The intervening years began quietly. The chastened bank limited new lending for more than a decade, investing heavily in government debt during World War II.
But banks exist to make loans, and, in the years after the war, the bank was bursting with the wealth of New York. A new chief executive, Walter Wriston, would lead a new push into foreign markets. One of Wriston's early successes was providing the financing for Aristotle Onassis to create his fleet of oil tankers.
But the years of vast profitability would end in massive losses. Citigroup had loaned millions of dollars to developing nations, without particular regard for the likelihood of repayment. For years, the bank avoided a reckoning by making additional loans and deferring unpaid balances. But in 1982, Mexico defaulted on its debt.
Wriston responded by declaring that "a country does not go bankrupt."
But neither does a country necessarily repay its debts.
Citicorp and other banks faced massive losses, and the U.S. government stepped in to intervene, slowly nursing Mexico and the banks back toward health.
In the aftermath, Citigroup again broadened its relationship with U.S. consumers.
Wriston's successor was his longtime lieutenant, John S. Reed, who had built his reputation by pushing to open some of the first ATMs and to offer some of the first credit cards.
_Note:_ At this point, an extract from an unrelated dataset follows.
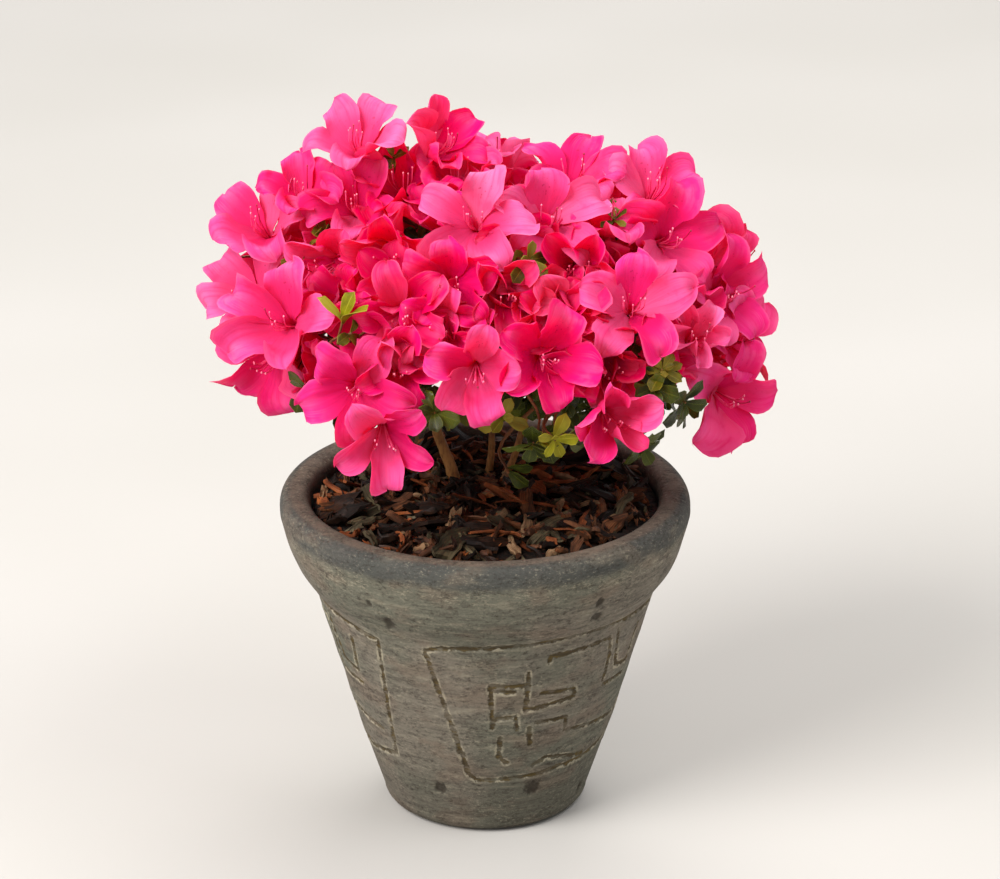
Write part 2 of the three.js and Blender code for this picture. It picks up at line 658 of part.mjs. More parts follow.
// The crown's plan: where each mass keeps to itself, and where its limbs lead
class Crown {
  constructor() {
    this.blooms = planBlooms();
    this.masses = MASSES.map((mass, index) => ({ ...mass, index, trusses: [], shoots: [] }));
    for (const mass of this.masses) this.planMass(mass);
    this.planShoots();
  }

  // How far inside the mass's space a point is. The space is what lies nearer to the seat of one of
  // its blooms than to the seat of any other mass's bloom.
  depthIn(index, point) {
    const own = this.blooms.filter((bloom) => bloom.mass === index);
    const others = this.blooms.filter((bloom) => bloom.mass !== index);
    const depths = own.map(({ seat }) => {
      const near = seat.distanceToSquared(point);
      const margins = others.map(
        (other) =>
          (other.seat.distanceToSquared(point) - near) / (2 * other.seat.distanceTo(seat)),
      );
      return Math.min(...margins);
    });
    return Math.max(...depths);
  }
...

That focus eventually led Reed to merge the company with Sanford I. Weill's Travelers Group, a financial conglomerate that sold insurance, stocks and a wide range of financial products.
That would require Congress, at Citigroup's prodding, to undo the Depression-era law, written by Glass in response to the bank's excesses, separating retail and Wall Street banks.
Reed and Weill called Treasury Secretary Robert E. Rubin to tell him about the deal, which was the largest corporate merger in U.S. history at the time.
Weill said in an interview at the time that the combination would "position this company to be a leader for decades to come."